Bringing me to a realisation that most of my life – and I imagine yours too – operates with a well-engrained scarcity mentality; focussed on self and those closest to me above all else; nurtured by consumer values; fearing the rainy day that might come, when we might not have enough; reluctant and resistant to true generosity.
And there, in the supermarket, I hear afresh the words of Jesus, as understood by the one called John – words which summon us on our faith journey: “I have food to eat that you do not know about. My food is to do the will of the one who sent me and to complete God’s work.”
Doing the will of God – completing God’s work – bringing about God’s alternative empire, or kin-dom – bringing hope, healing and wholeness for all doesn’t quite tally with left-over generosity. Ghandi’s reminder continues to be a challenge to try to live by: “Earth provides enough to satisfy every one’s need, but not every one’s greed”

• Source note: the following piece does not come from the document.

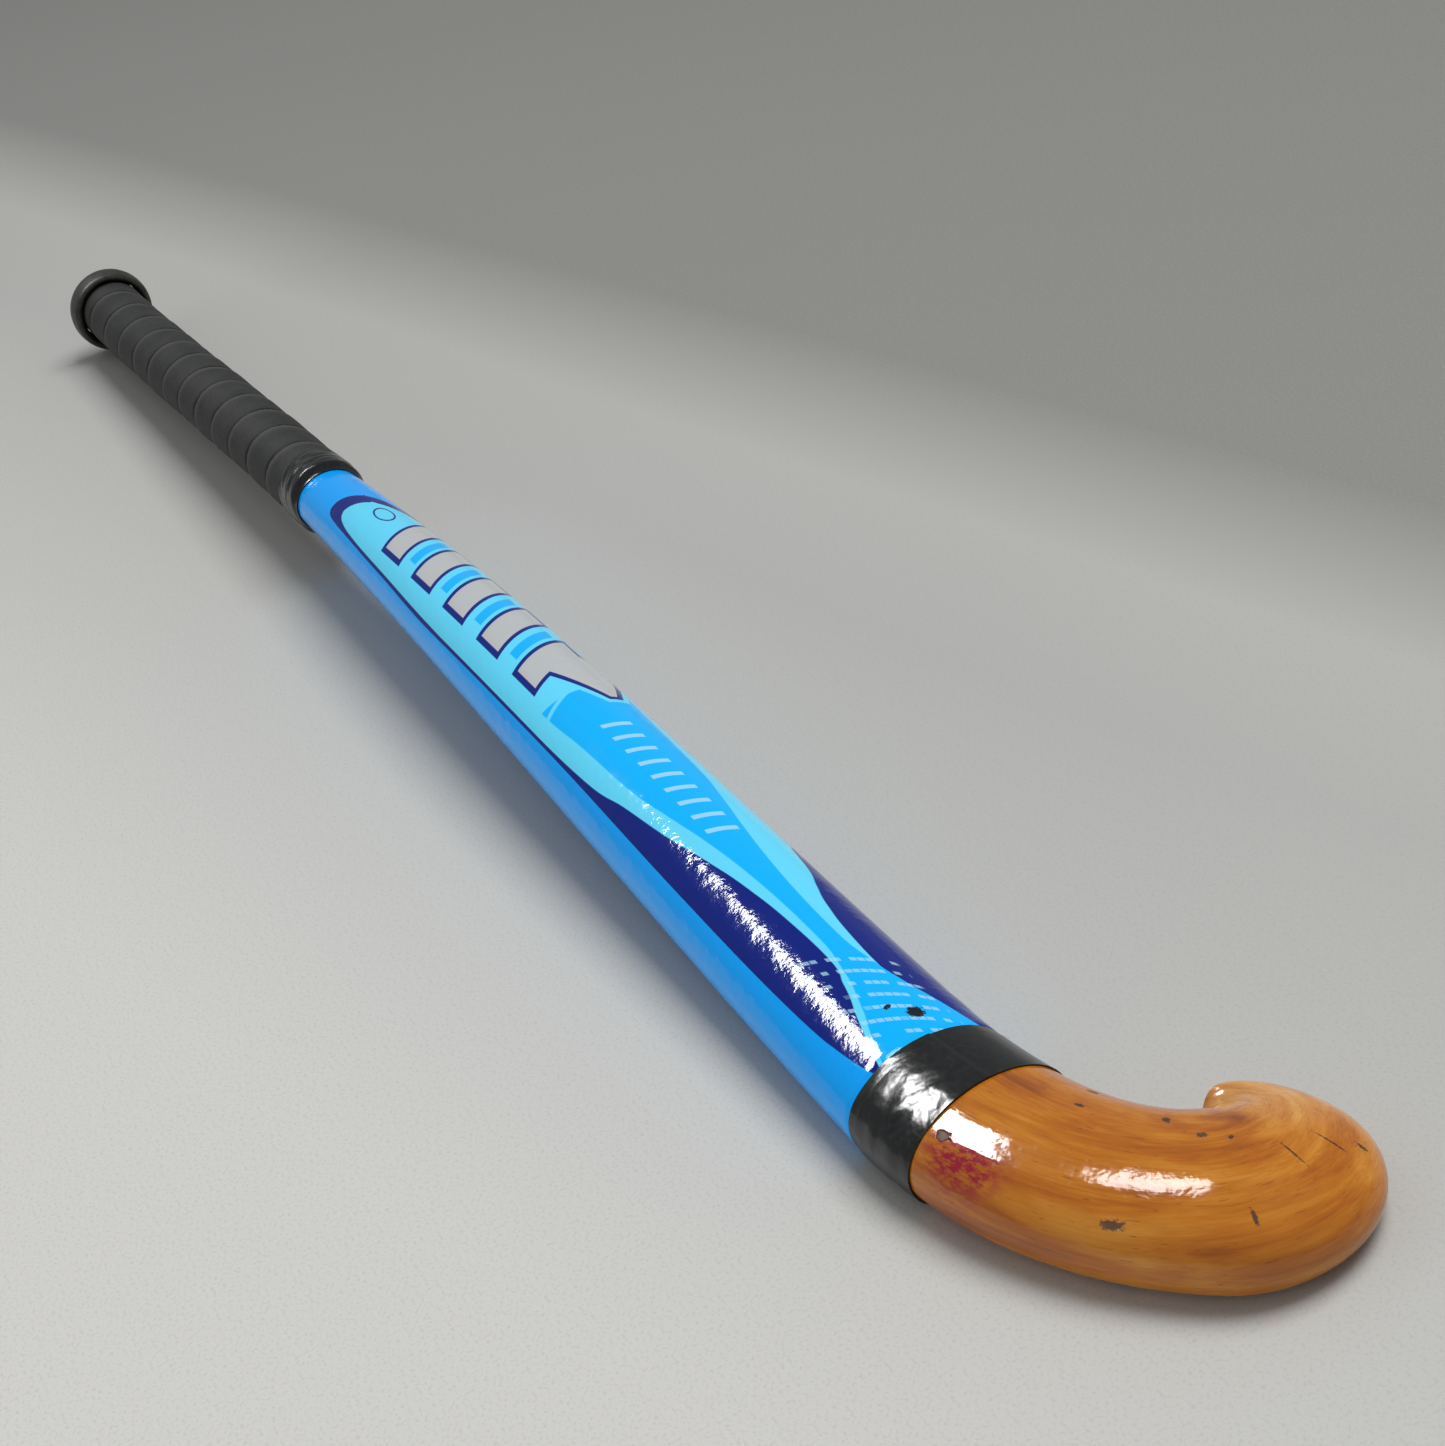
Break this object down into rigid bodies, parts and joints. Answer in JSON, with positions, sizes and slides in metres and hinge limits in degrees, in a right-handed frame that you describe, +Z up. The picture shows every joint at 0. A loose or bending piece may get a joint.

The words of the hymn we have just sung come to mind: “God, shake us with the force of love, to rouse us from our dreadful sleep; remove our hearts of stone, and give new hearts of flesh, to break and weep for all your children in distress and dying for the wealth we keep. Help us prevent, while we have time, the blighted harvest greed must reap.” (Alan Gaunt)
My friends, perhaps it’s time for us to become new converts - to a new spirituality; a new sense of perspective, where gratitude becomes the key framework and generosity the natural outflow. Perhaps it’s time to plug into the spirituality of abundant sufficiency, where enough is enough and abundant giving is our default position. Perhaps this Lent, now is time for us to re-synch our iPads, our iPods our iPhones and even our very I-selves – to another computer – direct to the Main Server – that which we call God.